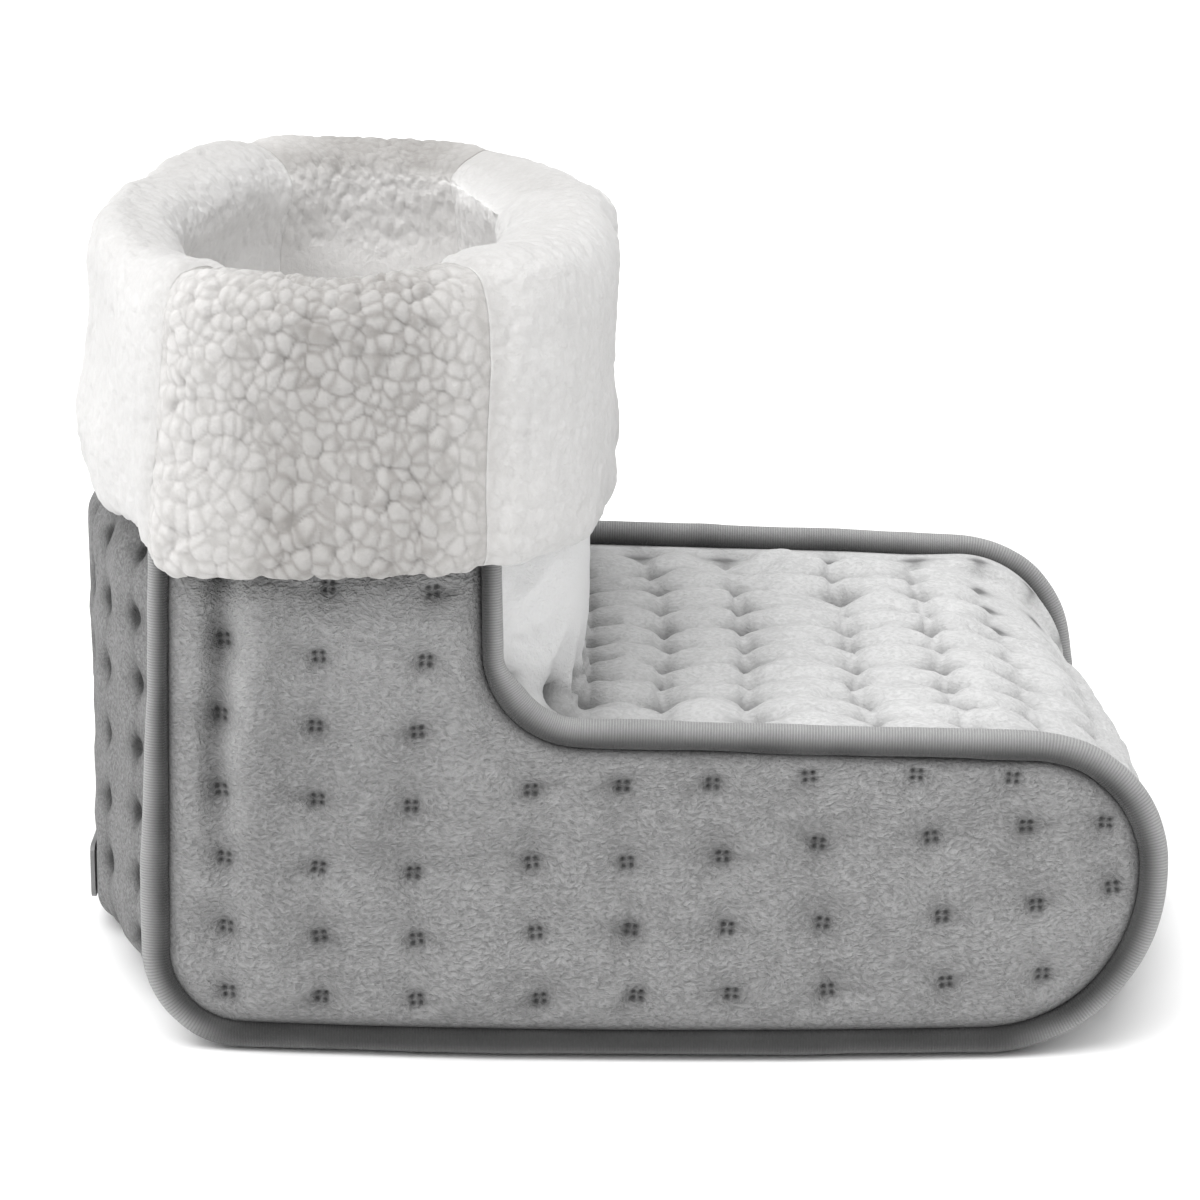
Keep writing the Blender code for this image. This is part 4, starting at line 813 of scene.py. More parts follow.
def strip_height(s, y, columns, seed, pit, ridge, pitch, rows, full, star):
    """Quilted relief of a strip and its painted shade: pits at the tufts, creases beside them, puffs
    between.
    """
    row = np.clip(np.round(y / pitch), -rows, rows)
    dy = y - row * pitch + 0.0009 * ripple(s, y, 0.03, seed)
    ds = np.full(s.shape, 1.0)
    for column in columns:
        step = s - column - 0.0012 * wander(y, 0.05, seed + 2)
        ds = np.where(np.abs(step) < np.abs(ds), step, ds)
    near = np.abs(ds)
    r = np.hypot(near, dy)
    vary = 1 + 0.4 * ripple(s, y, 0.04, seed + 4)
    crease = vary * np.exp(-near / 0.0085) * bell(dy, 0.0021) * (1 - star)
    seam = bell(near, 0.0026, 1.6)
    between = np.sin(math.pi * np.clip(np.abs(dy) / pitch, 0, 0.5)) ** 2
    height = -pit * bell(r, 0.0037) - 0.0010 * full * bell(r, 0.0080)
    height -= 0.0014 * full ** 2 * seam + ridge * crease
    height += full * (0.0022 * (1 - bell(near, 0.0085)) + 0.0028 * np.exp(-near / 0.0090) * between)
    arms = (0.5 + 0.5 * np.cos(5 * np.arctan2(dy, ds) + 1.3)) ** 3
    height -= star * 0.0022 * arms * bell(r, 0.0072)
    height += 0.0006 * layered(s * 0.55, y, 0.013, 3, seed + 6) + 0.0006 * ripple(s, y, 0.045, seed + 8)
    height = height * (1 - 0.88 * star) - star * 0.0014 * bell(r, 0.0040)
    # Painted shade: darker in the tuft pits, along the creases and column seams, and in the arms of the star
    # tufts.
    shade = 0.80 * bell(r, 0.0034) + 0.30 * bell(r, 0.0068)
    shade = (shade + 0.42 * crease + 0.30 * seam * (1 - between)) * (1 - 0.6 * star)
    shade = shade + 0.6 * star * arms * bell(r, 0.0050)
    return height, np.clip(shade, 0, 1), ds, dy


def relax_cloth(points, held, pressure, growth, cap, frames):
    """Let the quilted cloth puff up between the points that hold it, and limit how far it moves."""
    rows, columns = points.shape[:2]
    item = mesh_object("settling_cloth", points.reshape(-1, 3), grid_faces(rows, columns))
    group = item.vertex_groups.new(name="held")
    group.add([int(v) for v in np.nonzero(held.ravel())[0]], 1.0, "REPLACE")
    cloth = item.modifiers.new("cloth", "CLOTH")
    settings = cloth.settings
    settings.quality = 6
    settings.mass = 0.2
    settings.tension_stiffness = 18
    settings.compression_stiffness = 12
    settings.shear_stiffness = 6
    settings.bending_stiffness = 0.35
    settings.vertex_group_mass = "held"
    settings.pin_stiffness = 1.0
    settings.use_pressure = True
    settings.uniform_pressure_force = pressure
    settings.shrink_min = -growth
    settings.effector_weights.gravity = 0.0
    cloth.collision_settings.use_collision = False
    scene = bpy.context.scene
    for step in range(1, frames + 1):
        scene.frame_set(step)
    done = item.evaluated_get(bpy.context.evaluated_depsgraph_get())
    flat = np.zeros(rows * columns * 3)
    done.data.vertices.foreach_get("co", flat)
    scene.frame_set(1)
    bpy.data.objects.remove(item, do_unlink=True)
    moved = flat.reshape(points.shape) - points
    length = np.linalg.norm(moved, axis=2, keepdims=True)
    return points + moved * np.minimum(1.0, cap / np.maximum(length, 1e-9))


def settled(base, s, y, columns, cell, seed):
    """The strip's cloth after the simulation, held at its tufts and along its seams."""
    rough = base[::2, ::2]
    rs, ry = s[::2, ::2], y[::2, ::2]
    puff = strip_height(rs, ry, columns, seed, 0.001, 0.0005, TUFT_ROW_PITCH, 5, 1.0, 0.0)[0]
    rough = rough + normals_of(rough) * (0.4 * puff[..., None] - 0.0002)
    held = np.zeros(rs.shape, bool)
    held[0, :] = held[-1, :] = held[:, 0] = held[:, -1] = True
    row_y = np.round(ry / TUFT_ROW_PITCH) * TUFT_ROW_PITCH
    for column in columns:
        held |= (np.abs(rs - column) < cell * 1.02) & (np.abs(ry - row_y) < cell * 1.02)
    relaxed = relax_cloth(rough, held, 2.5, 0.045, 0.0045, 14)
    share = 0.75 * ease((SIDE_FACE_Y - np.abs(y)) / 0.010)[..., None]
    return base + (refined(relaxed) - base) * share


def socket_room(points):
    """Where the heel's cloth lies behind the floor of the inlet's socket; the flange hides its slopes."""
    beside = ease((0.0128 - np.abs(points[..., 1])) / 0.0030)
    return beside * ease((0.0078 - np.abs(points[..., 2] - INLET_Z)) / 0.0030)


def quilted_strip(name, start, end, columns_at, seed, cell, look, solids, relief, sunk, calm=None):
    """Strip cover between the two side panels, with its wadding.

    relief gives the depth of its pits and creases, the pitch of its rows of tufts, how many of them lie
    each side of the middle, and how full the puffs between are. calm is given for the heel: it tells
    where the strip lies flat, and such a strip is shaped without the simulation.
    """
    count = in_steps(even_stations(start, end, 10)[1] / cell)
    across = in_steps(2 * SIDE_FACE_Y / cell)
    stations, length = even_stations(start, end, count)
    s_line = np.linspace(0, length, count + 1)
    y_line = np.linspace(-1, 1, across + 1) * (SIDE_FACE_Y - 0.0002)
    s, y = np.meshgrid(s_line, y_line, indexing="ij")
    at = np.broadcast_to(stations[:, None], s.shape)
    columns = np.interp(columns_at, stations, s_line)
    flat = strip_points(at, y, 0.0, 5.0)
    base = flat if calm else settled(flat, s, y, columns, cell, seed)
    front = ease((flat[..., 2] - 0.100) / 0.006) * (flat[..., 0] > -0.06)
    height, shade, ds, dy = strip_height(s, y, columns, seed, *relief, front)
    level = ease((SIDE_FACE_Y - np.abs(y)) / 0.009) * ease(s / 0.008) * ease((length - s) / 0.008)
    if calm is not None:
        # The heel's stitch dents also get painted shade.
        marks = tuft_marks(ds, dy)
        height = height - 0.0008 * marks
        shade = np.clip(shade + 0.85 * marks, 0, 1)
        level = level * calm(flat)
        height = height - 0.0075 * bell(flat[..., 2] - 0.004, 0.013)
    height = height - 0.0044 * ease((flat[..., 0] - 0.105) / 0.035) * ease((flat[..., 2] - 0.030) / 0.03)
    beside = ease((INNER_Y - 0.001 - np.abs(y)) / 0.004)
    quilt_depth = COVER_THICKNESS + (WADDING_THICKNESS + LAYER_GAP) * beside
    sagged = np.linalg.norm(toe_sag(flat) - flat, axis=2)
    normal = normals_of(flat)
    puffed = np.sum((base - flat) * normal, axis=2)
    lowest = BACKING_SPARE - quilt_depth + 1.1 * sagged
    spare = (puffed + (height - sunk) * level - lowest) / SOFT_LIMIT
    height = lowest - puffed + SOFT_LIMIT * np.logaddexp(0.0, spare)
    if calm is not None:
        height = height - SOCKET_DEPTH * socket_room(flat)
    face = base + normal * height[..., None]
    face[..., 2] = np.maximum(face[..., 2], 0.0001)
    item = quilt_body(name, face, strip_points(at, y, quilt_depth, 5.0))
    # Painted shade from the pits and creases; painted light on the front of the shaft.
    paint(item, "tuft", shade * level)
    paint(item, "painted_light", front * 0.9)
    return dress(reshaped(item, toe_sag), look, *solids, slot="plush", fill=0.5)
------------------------
*WHAT IS REQUIRED*. Exactly reproduce every line of the data above.

*RESPONSE FOR THIS EXERCISE*.
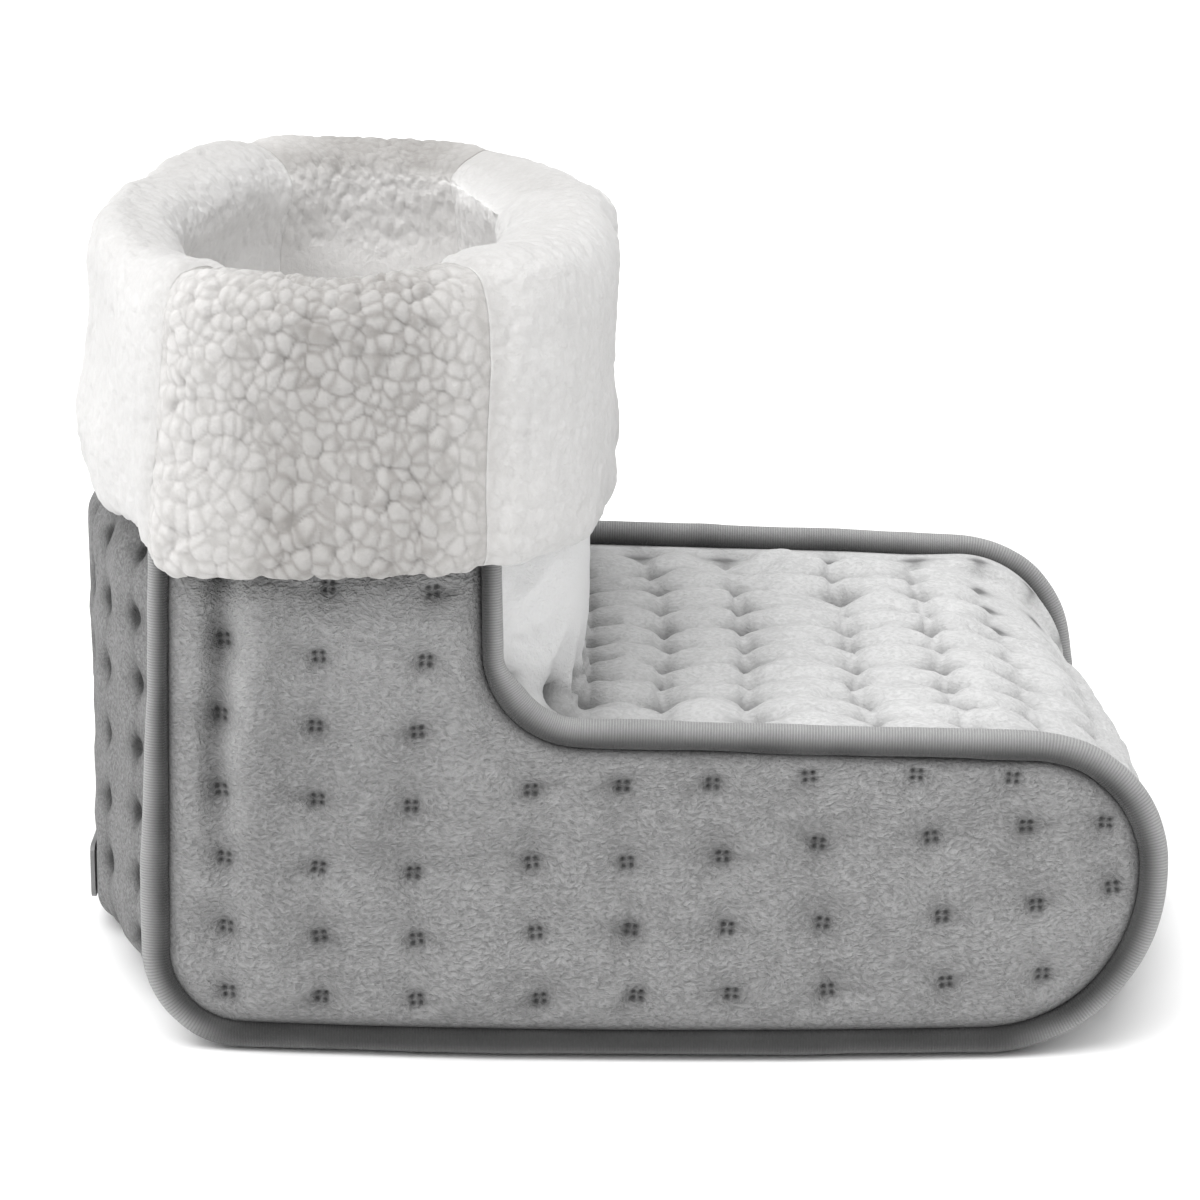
Keep writing the Blender code for this image. This is part 4, starting at line 813 of scene.py. More parts follow.
def strip_height(s, y, columns, seed, pit, ridge, pitch, rows, full, star):
    """Quilted relief of a strip and its painted shade: pits at the tufts, creases beside them, puffs
    between.
    """
    row = np.clip(np.round(y / pitch), -rows, rows)
    dy = y - row * pitch + 0.0009 * ripple(s, y, 0.03, seed)
    ds = np.full(s.shape, 1.0)
    for column in columns:
        step = s - column - 0.0012 * wander(y, 0.05, seed + 2)
        ds = np.where(np.abs(step) < np.abs(ds), step, ds)
    near = np.abs(ds)
    r = np.hypot(near, dy)
    vary = 1 + 0.4 * ripple(s, y, 0.04, seed + 4)
    crease = vary * np.exp(-near / 0.0085) * bell(dy, 0.0021) * (1 - star)
    seam = bell(near, 0.0026, 1.6)
    between = np.sin(math.pi * np.clip(np.abs(dy) / pitch, 0, 0.5)) ** 2
    height = -pit * bell(r, 0.0037) - 0.0010 * full * bell(r, 0.0080)
    height -= 0.0014 * full ** 2 * seam + ridge * crease
    height += full * (0.0022 * (1 - bell(near, 0.0085)) + 0.0028 * np.exp(-near / 0.0090) * between)
    arms = (0.5 + 0.5 * np.cos(5 * np.arctan2(dy, ds) + 1.3)) ** 3
    height -= star * 0.0022 * arms * bell(r, 0.0072)
    height += 0.0006 * layered(s * 0.55, y, 0.013, 3, seed + 6) + 0.0006 * ripple(s, y, 0.045, seed + 8)
    height = height * (1 - 0.88 * star) - star * 0.0014 * bell(r, 0.0040)
    # Painted shade: darker in the tuft pits, along the creases and column seams, and in the arms of the star
    # tufts.
    shade = 0.80 * bell(r, 0.0034) + 0.30 * bell(r, 0.0068)
    shade = (shade + 0.42 * crease + 0.30 * seam * (1 - between)) * (1 - 0.6 * star)
    shade = shade + 0.6 * star * arms * bell(r, 0.0050)
    return height, np.clip(shade, 0, 1), ds, dy


def relax_cloth(points, held, pressure, growth, cap, frames):
    """Let the quilted cloth puff up between the points that hold it, and limit how far it moves."""
    rows, columns = points.shape[:2]
    item = mesh_object("settling_cloth", points.reshape(-1, 3), grid_faces(rows, columns))
    group = item.vertex_groups.new(name="held")
    group.add([int(v) for v in np.nonzero(held.ravel())[0]], 1.0, "REPLACE")
    cloth = item.modifiers.new("cloth", "CLOTH")
    settings = cloth.settings
    settings.quality = 6
    settings.mass = 0.2
    settings.tension_stiffness = 18
    settings.compression_stiffness = 12
    settings.shear_stiffness = 6
    settings.bending_stiffness = 0.35
    settings.vertex_group_mass = "held"
    settings.pin_stiffness = 1.0
    settings.use_pressure = True
    settings.uniform_pressure_force = pressure
    settings.shrink_min = -growth
    settings.effector_weights.gravity = 0.0
    cloth.collision_settings.use_collision = False
    scene = bpy.context.scene
    for step in range(1, frames + 1):
        scene.frame_set(step)
    done = item.evaluated_get(bpy.context.evaluated_depsgraph_get())
    flat = np.zeros(rows * columns * 3)
    done.data.vertices.foreach_get("co", flat)
    scene.frame_set(1)
    bpy.data.objects.remove(item, do_unlink=True)
    moved = flat.reshape(points.shape) - points
    length = np.linalg.norm(moved, axis=2, keepdims=True)
    return points + moved * np.minimum(1.0, cap / np.maximum(length, 1e-9))


def settled(base, s, y, columns, cell, seed):
    """The strip's cloth after the simulation, held at its tufts and along its seams."""
    rough = base[::2, ::2]
    rs, ry = s[::2, ::2], y[::2, ::2]
    puff = strip_height(rs, ry, columns, seed, 0.001, 0.0005, TUFT_ROW_PITCH, 5, 1.0, 0.0)[0]
    rough = rough + normals_of(rough) * (0.4 * puff[..., None] - 0.0002)
    held = np.zeros(rs.shape, bool)
    held[0, :] = held[-1, :] = held[:, 0] = held[:, -1] = True
    row_y = np.round(ry / TUFT_ROW_PITCH) * TUFT_ROW_PITCH
    for column in columns:
        held |= (np.abs(rs - column) < cell * 1.02) & (np.abs(ry - row_y) < cell * 1.02)
    relaxed = relax_cloth(rough, held, 2.5, 0.045, 0.0045, 14)
    share = 0.75 * ease((SIDE_FACE_Y - np.abs(y)) / 0.010)[..., None]
    return base + (refined(relaxed) - base) * share


def socket_room(points):
    """Where the heel's cloth lies behind the floor of the inlet's socket; the flange hides its slopes."""
    beside = ease((0.0128 - np.abs(points[..., 1])) / 0.0030)
    return beside * ease((0.0078 - np.abs(points[..., 2] - INLET_Z)) / 0.0030)


def quilted_strip(name, start, end, columns_at, seed, cell, look, solids, relief, sunk, calm=None):
    """Strip cover between the two side panels, with its wadding.

    relief gives the depth of its pits and creases, the pitch of its rows of tufts, how many of them lie
    each side of the middle, and how full the puffs between are. calm is given for the heel: it tells
    where the strip lies flat, and such a strip is shaped without the simulation.
    """
    count = in_steps(even_stations(start, end, 10)[1] / cell)
    across = in_steps(2 * SIDE_FACE_Y / cell)
    stations, length = even_stations(start, end, count)
    s_line = np.linspace(0, length, count + 1)
    y_line = np.linspace(-1, 1, across + 1) * (SIDE_FACE_Y - 0.0002)
    s, y = np.meshgrid(s_line, y_line, indexing="ij")
    at = np.broadcast_to(stations[:, None], s.shape)
    columns = np.interp(columns_at, stations, s_line)
    flat = strip_points(at, y, 0.0, 5.0)
    base = flat if calm else settled(flat, s, y, columns, cell, seed)
    front = ease((flat[..., 2] - 0.100) / 0.006) * (flat[..., 0] > -0.06)
    height, shade, ds, dy = strip_height(s, y, columns, seed, *relief, front)
    level = ease((SIDE_FACE_Y - np.abs(y)) / 0.009) * ease(s / 0.008) * ease((length - s) / 0.008)
    if calm is not None:
        # The heel's stitch dents also get painted shade.
        marks = tuft_marks(ds, dy)
        height = height - 0.0008 * marks
        shade = np.clip(shade + 0.85 * marks, 0, 1)
        level = level * calm(flat)
        height = height - 0.0075 * bell(flat[..., 2] - 0.004, 0.013)
    height = height - 0.0044 * ease((flat[..., 0] - 0.105) / 0.035) * ease((flat[..., 2] - 0.030) / 0.03)
    beside = ease((INNER_Y - 0.001 - np.abs(y)) / 0.004)
    quilt_depth = COVER_THICKNESS + (WADDING_THICKNESS + LAYER_GAP) * beside
    sagged = np.linalg.norm(toe_sag(flat) - flat, axis=2)
    normal = normals_of(flat)
    puffed = np.sum((base - flat) * normal, axis=2)
    lowest = BACKING_SPARE - quilt_depth + 1.1 * sagged
    spare = (puffed + (height - sunk) * level - lowest) / SOFT_LIMIT
    height = lowest - puffed + SOFT_LIMIT * np.logaddexp(0.0, spare)
    if calm is not None:
        height = height - SOCKET_DEPTH * socket_room(flat)
    face = base + normal * height[..., None]
    face[..., 2] = np.maximum(face[..., 2], 0.0001)
    item = quilt_body(name, face, strip_points(at, y, quilt_depth, 5.0))
    # Painted shade from the pits and creases; painted light on the front of the shaft.
    paint(item, "tuft", shade * level)
    paint(item, "painted_light", front * 0.9)
    return dress(reshaped(item, toe_sag), look, *solids, slot="plush", fill=0.5)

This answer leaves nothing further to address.